Map 2. Vršovici lands.
The same care is required for questions of ethnicity as for kinship or identity. We must be cautious, in other words, about classifying persons with German names as ethnically German. There is little doubt that many people immigrated to the Czech Lands from German-speaking regions—and elsewhere—and some rose to great prominence. Although many laymen of the eleventh and twelfth centuries with obviously German names appear to have been immigrants, nothing specific is known of their origins, much less about what German ethnicity or identity meant to them. As with one of the Hroznatas, the son of Hermann, or the sons of Marquard, named Hermann, Zaviše, and Gall, a German name is often linked with a clearly Slavic one.

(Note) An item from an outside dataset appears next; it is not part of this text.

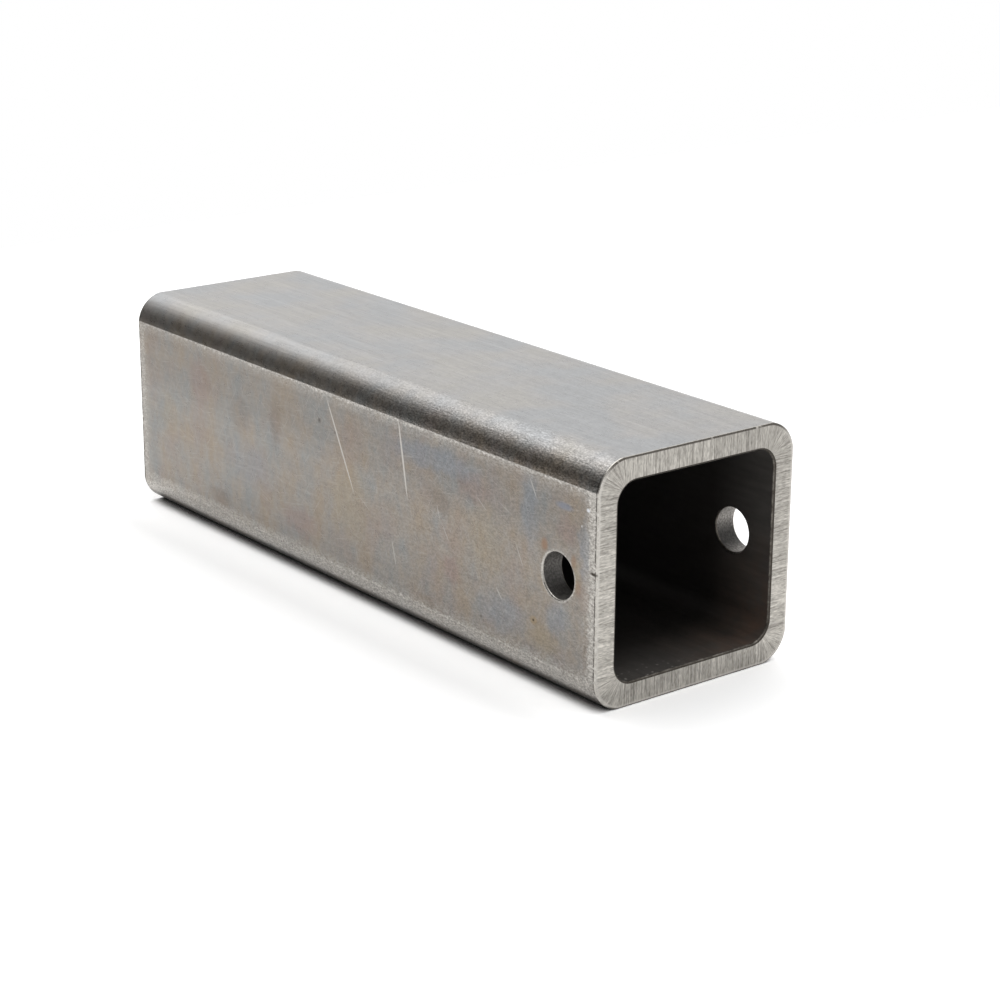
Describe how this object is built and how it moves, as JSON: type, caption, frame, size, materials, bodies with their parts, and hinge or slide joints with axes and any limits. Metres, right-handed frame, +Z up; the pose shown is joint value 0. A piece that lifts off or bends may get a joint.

Probably, at some time, a German and a Czech were married and their children bear names from both ethnic groups, or simply from both sides of the family, and such names continued to be passed down among descendants. Some names appear frequently so we cannot be sure whether the name itself had simply become common, for example, Hermann or Marquard; this is further true for German names used by Přemyslid dynasts, particularly Oldřich (Ulrich), and with the names of Christian saints, such as Henry. For the majority of laymen, there is often no way to determine whether they were indeed born and raised in a German-speaking land before coming to the Czech Lands or, more important, what connections they maintained with relatives and friends there.34
In reference to freemen, twelfth-century chroniclers routinely use comparative nouns, describing men, both individuals and groups, simply as “those more noble,” “wiser” or just “better” (nobiliores, saniores, meliores), or speaking of “the elder” and “the younger.” Thus, the written sources eschew altogether designations reflecting legal conditions of status, kinship, or titular rank. Because seniores is regularly juxtaposed against iuniores, moreover, there is little doubt that the term had nothing to do with lordship (like French seigneur). To be “elder” probably did not indicate any specific or even advanced age, but instead a combination of maturity, prowess, wealth and wisdom, respect, and experience that set them apart. Distinctions between iuniores and seniores primarily differentiate those eager to make their name, increase their wealth, and occupy positions of prominence, and men who had already done so. Neither narrative nor documentary sources indicate that social categories—outside free and unfree—were legally defined, ranked objectively, or hierarchically arranged as “orders.” It is crucially important not to overinterpret, institutionalize, or generate rigid social categories from Cosmas’s oft-cited remark that “all the Czechs of the first and second rank loved [Soběslav I] and supported his cause,” for it simply expresses this same broad, comparative distinction among the leading men of the realm.35 Nobiliores appears far more frequently than nobiles, a word used most often to head lists of witnesses in charters—akin to but less common than primates, optimates, comites, or, once, the Czech term, župané (equivalent to comites). Here again we get the clear impression that comites broadly signified “better” men, as primates generally did “leaders” among the freemen.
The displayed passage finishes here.